Bottom line is that I made a good guess and hit the rock first shot . My friend was duly impressed ( so was I [img]/ubbthreads/images/graemlins/cool.gif[/img] )

Thanks Bart B for your hard earned wind info , this is a thread that needs to be pinned . All here can come here and share their exp about Their dealings with our common enemy .

Jim B.
#18
03-08-2006, 09:09 PM
 Platinum Member Join Date: Jun 2003 Location: Hermiston, Oregon Posts: 2,023
Re: Long range wind

I'll be the first to say that I suck at judging wind. Very hard thing to do. takes years and years and years of practice and most of all, shooting in windy conditions. I tried to help myself by buying a brunton windmeter. Pretty cool little piece of equipment. At least it tells me how fast the winds going, from where my barrel is anyways. Truth is, I dont like shooting in the wind. If its more then about 10 mph, I dont even waste my shells. I probly should, since its invaluble practice. Shooting at game animals in the wind is not something I would do just yet if its more then about 10 mph. Just to risky and i'm not that good at guessing wind. I am getting better though however with my windmeter. My 1st shot hits are a lot closer then what they use to be, thats for dang sure.
#19
03-08-2006, 09:34 PM
 Platinum Member Join Date: Jun 2007 Location: west of Little Rock ,Ark. Posts: 1,271
Re: Long range wind

"Shooting at game animals in the wind is not something I would do just yet if its more then about 10 mph. Just to risky and i'm not that good at"
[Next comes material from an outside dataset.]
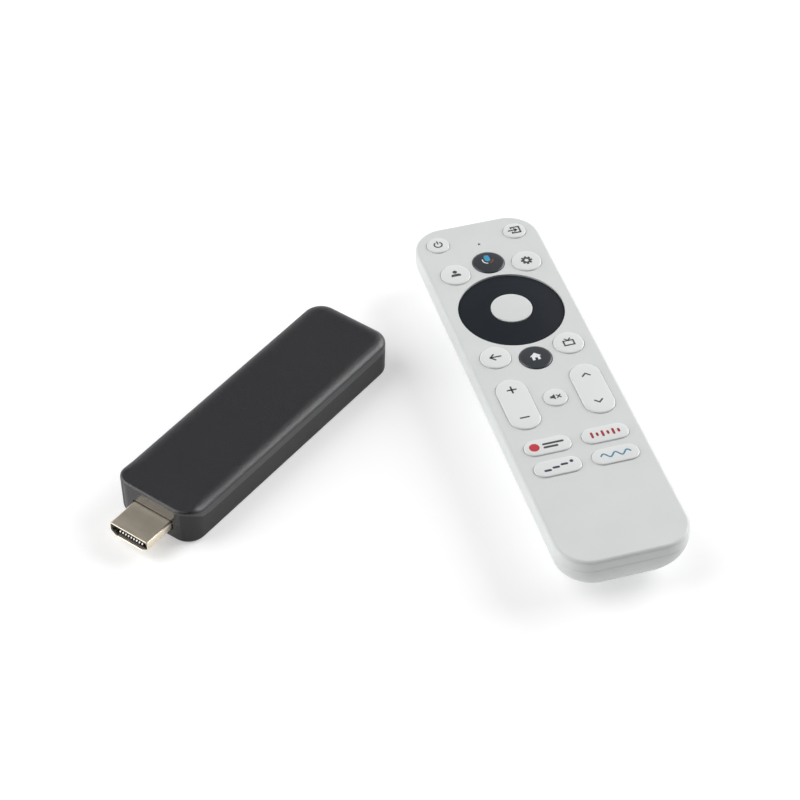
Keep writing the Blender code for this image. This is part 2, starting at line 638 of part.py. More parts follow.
def coil_spring(name, at, towards, length=3.2, turns=3, wire=0.25):
    """A battery spring that narrows from its plate towards the cell, along Y."""
    steps_per_turn = 10
    curve = bpy.data.curves.new(name, "CURVE")
    curve.dimensions = "3D"
    curve.bevel_depth = wire * MM
    curve.bevel_resolution = 1
    curve.use_fill_caps = True
    spline = curve.splines.new("POLY")
    count = turns * steps_per_turn + 1
    spline.points.add(count - 1)
    for index, point in enumerate(spline.points):
        share = index / (count - 1)
        angle = math.tau * index / steps_per_turn
        radius = 3.2 - 1.2 * share
        point.co = (radius * math.cos(angle) * MM, towards * length * share * MM,
                    radius * math.sin(angle) * MM, 1)
    obj = bpy.data.objects.new(name, curve)
    obj.location = to_metres(at)
    obj.parent = REMOTE_PLACE
    curve.materials.append(SHIELD_TIN)
    PARTS.objects.link(obj)


def make_battery_bay():
    make_cell("battery_left", -1, nub_towards_head=True)
    make_cell("battery_right", 1, nub_towards_head=False)
    head_end = CELL_TAIL + CELL_LENGTH
    plate_height, plate_base = 6.6, 4.0
    block("battery_contact_link", (19.0, 0.3, plate_height), (0, CELL_TAIL - 4.6, plate_base),
          SHIELD_TIN, parent=REMOTE_PLACE)
    block("battery_contact_plus", (8.0, 0.3, plate_height), (-CELL_X, head_end + 0.6, plate_base),
          SHIELD_TIN, parent=REMOTE_PLACE)
    block("battery_contact_minus", (8.0, 0.3, plate_height), (CELL_X, head_end + 4.6, plate_base),
          SHIELD_TIN, parent=REMOTE_PLACE)
    coil_spring("battery_spring_left", (-CELL_X, CELL_TAIL - 3.9, CELL_Z), towards=1)
    coil_spring("battery_spring_right", (CELL_X, head_end + 3.9, CELL_Z), towards=-1)


make_stick_covers()
make_plug()
make_stick_electronics()
make_usb_port()
make_side_controls()
make_remote_covers()
make_round_keys()
make_long_keys()
make_dpad()
make_remote_electronics()
make_battery_bay()

for part in PARTS.objects:
    if part.type == "MESH":
        shade_round(part)
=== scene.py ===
"""Looks of the streaming media player kit: the HDMI stick and its hand remote on a pale floor.

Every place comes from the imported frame: a node's box gives its centre, and the rocker's joint axis
gives the direction across the remote. Small sizes are in millimetres; MM turns them into metres.
"""
import json
import math

import bmesh
import bpy
from mathutils import Matrix, Vector


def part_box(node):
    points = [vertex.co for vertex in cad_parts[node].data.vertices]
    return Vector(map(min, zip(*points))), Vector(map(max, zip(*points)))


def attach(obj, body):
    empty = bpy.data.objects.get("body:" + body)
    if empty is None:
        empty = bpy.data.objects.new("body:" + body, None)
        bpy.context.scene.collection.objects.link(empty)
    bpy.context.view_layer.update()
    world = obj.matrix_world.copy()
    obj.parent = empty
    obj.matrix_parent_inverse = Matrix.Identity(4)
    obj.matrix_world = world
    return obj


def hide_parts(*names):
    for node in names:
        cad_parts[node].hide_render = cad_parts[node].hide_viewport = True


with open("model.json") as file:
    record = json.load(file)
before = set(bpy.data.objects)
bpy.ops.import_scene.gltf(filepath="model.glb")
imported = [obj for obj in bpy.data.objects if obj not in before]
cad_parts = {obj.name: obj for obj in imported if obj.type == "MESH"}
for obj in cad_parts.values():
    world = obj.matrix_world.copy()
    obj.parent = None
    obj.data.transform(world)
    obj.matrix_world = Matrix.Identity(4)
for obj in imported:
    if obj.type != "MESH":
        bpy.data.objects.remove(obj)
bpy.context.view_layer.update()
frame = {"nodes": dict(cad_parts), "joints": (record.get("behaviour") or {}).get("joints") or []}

MM = 0.001

# ---- View: the direction and distance that the picture was taken from ----
VIEW_AZIMUTH = math.radians(36.6)
VIEW_ELEVATION = math.radians(43.8)
VIEW_DISTANCE = 0.7575
VIEW_TARGET = Vector((0.0248, 0.0362, 0.0))
VIEW_LENS = 115.2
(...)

I hear you Remmy, and you are on track. Thing is you can go to the downwind side of game and shoot a spotter ( need a pard here ) and learn all you need to know to get on the " fur " spot

I am aware that a lot of us shoot solitary , but I have learned that there a lot of guys / pards out there that really would like to be a member of a team and they enjoy the outcome .

Jim B.
#20
03-08-2006, 09:50 PM
 Platinum Member Join Date: Jun 2003 Location: Hermiston, Oregon Posts: 2,023
Re: Long range wind

Usually I always have my dad or friend with me. They are my spotters. They dont mind. My friend just likes to go along to get out of his house. I hear ya on those spotter shots. Those are suppose to work from about 700-800 yards on out I think. If I was to shoot at something about 1000 yards, I think your suppose to pick a point that is relatively close in elevation, but just go either right or left 100 yards, shoot your shot, confirm where it was, what you need to do, then swing over to the animal and get your shot off quickyly as possible so that the conditions dont change on you. thats my understanding of the spotter shot on when shooting at game 1000 yards away or farther. Better then wounding your animal. At least you'll know exactly your windage and maybe make a click or two for elevation.
#21
03-10-2006, 05:50 AM
 Gold Member Join Date: Feb 2005 Location: Texas born and raised Posts: 752
Re: Long range wind

With all of the stuff I have done through the years that wind has an effect on, I personally have gotten fairly accurate at doping the wind. This is mostly due to paying specific attention to wether forcast, as well as in the field shooting.

In the past year I have extended my shooting to past the 400yd mark, which has put this knowledge to the test. I picked up a cheap wind meter, and have found that I am fairly accurate in my estimations, according to it anyway. This however, does not help one much, when you have not placed a bullet into a predicted area at a previously unknown or untested range. This, at least in my case, will require time behind the trigger as well as more time on the ballistic tables to get the accurate placement down to precision.